Il posto che posso chiamare casa

Non me l’aspettavo che sarebbe stato di nuovo così. Di nuovo così difficile, voglio dire. Dopo tanti anni qui Italia, sono quasi quaranta ormai, non pensavo che ci sarebbero state altre notti così silenziose e senza stelle in cui non sarei più riuscita ad addormentarmi. Quando sei preoccupata, quando sei spaventata, non riesci a dormire anche se sei stanca. Alzi gli occhi verso il soffitto, poi verso la finestra, poi ti alzi e guardi fuori. E guardi la luna, e la strada, tutta vuota e così diversa da quella stessa strada com’è al mattino, quando è piena di automobili, di biciclette e di persone. E in quel silenzio pensi, pensi alla tua vita, a questo maledetto virus che ha cambiato tutto all’improvviso, che mi ha fatto perdere il lavoro, e insieme al lavoro i sogni e le speranze.

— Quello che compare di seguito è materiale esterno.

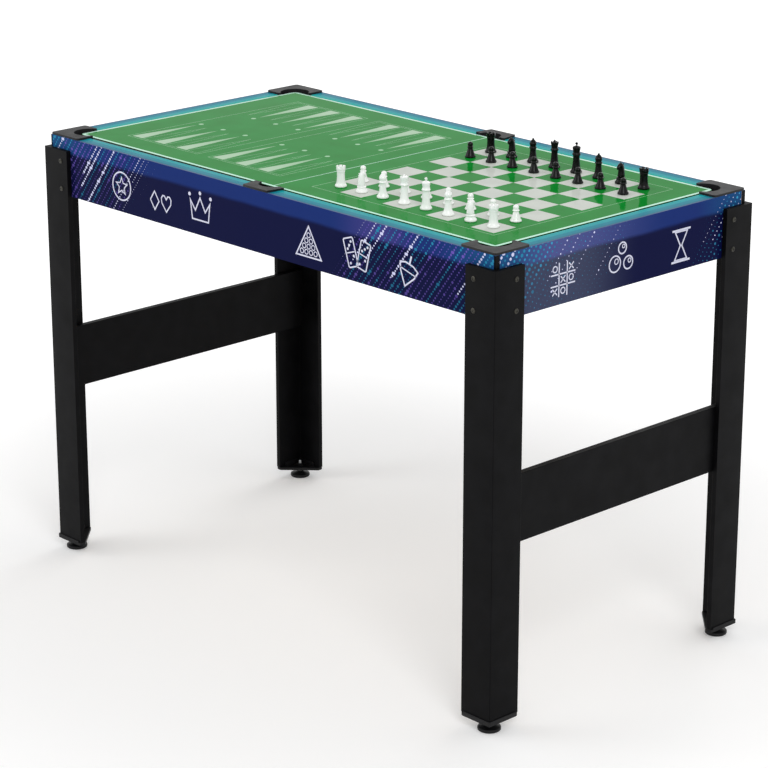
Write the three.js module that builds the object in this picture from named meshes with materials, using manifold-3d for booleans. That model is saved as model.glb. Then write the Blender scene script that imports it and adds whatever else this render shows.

Ne avevo tanti, di sogni e di speranze, quando sono arrivata in Italia. Avevo 17 anni, e a 17 anni in Africa sei già una donna, una persona adulta. Sono arrivata con un contratto di lavoro, da sola, senza conoscere quasi nessuno. Ma sono stata fortunata, e lo so. Tanti altri ragazzi e ragazze come me, in quegli anni, sono scappati dalla guerra che c’era allora in Eritrea. Sono scappati e basta, senza sapere dove andare, senza una destinazione, senza niente. Io invece sapevo dove sarei venuta e cosa avrei fatto. Anche se non avevo mai visto una città grande come Pescara, e nemmeno potevo immaginare che esistessero dei posti nel mondo dove le luci delle case e dei lampioni coprivano quella delle stelle.

La mia terra, l’Eritrea, mi manca sempre. Anche se adesso, a parte mia madre, lì non ho più nessuno. Le mie sorelle e miei fratelli sono andati via, come ho fatto io, tanti anni fa. Conosco più gente in Italia, adesso, che non in Eritrea. Ma quando le cose si fanno difficili, come in questi ultimi due anni, ti viene da ripensare al posto da cui vieni, al tuo piccolo paese, alle sue case, alle sue strade, ai suoi alberi. A un certo punto ho preso in considerazione perfino l’idea di ritornare in Africa, tanto mi sembrava disperata la mia situazione. E poi, invece, ho incontrato chi mi ascoltato, chi mi ha compreso e mi ha aiutato. Voglio tornarci, in Eritrea, ma solo per portarci mia figlia, che ha dieci anni e in Eritrea non ci è ancora mai stata.

Pescara è il posto dove penso che vivrò per sempre. Il posto che posso chiamare casa. Stanotte ho dormito benissimo, e il cielo era di nuovo pieno di stelle.